As I understand it, the Philippine government is not ranking the provinces in terms of their human development indices, either using the HDI method or any other measure. As I also understand it, there is no such thing as a Gross Provincial Product (GPP) in relation to the Gross National Product (GNP). But since the HDI method measures only the GDP, perhaps it would also be a good idea to also measure the Gross Provincial Domestic Product (GPDP). On a similar note, it may also be a good idea to measure the Provincial Per Capita Income (PPCI).

In my previous columns, I wrote about JEWEL, short for a development framework that would organize and coordinate the delivery of five basic services at the local level, namely Justice, Education, Wellness, Employment and Livelihood. Among these five basic services, only the last four are directly relevant to the HDI method. However, it could be said that justice is actually indirectly relevant to the HDI method, because the lack of it could be a way to deny access to the last four.

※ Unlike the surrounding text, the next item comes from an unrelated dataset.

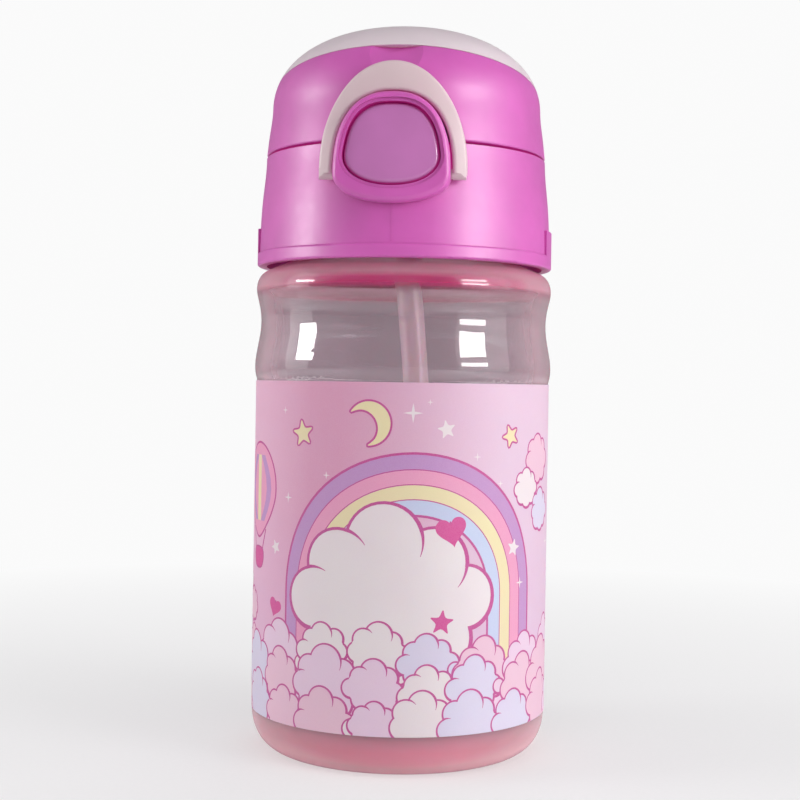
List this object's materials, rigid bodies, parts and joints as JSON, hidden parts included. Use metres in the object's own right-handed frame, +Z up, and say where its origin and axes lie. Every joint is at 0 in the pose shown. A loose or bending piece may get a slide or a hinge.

Although it is really not that simple as it seems, employment and livelihood are the obvious means to increase the incomes of our people, thus also elevating their standards of living. I am using “employment” here in a loose sense, because it could also mean “self-employment”, a concept that could also mean having a small business. I am also using “livelihood” here in a loose sense, because it could also mean having a small business or perhaps it could also mean practicing one’s craft or profession.

Very recently, several police directors got into hot water when it was discovered that they were tampering with local crime rate statistics, obviously to make it appear that the crime rate is low in their jurisdictions, meaning to say that they are doing their job well. I wrote about this problem many years back, and I argued that the Philippine National Police (PNP) should not be the source of crime rate reports, because that would put them in a conflict of interest situation. Naturally, they would tend to make it appear that everything is good; otherwise it would make them look bad. Having said that, who could possibly report the provincial HDI data without a possible conflict of interest?

In the case of the PNP anomaly, it would seem that the problem is in the consolidation of the data, and not in the gathering of the data. Since there was apparently no problem in the crime rate reports of the other police directors, it would be fair to say that the honest ones did not tamper with the data that was submitted by the lower levels that could also be presumed to be honest. For lack of any other practical choice, could we possibly rely on the local mayors to be honest in reporting their local HDI data?

On the upside, I would say that the statistical methods that are used in computing the HDI data are purely transparent and technical, meaning that these could not possibly be corrupted by political interventions. Moreover, the resulting computations could be subjected to the review of local accountants and auditors, who could all be presumed to be politically neutral. The key to this however is the accuracy of the input data, because otherwise, it would just be a “Garbage In, Garbage Out” situation.

I believe that once the controversies over the recent scams are over, the focus will shift to genuine local development projects that will be implemented by the local government units (LGUs) on their own, or in cooperation with Non-Government Units (NGOs). I could only hope that the LGUs would give priority to projects that would increase their HDI performance. I am also hoping that they would plan and implement their projects in line with the JEWEL framework.

On my part, I am now working on a project that would provide an alternative information superhighway for national development and emergency response purposes, as a way of helping LGUs and NGOs alike. I have no doubt in my mind that one way or the other, information and communications technology (ICT) holds the key to the attainment of national development, but first, the LGUs must do their part in local development.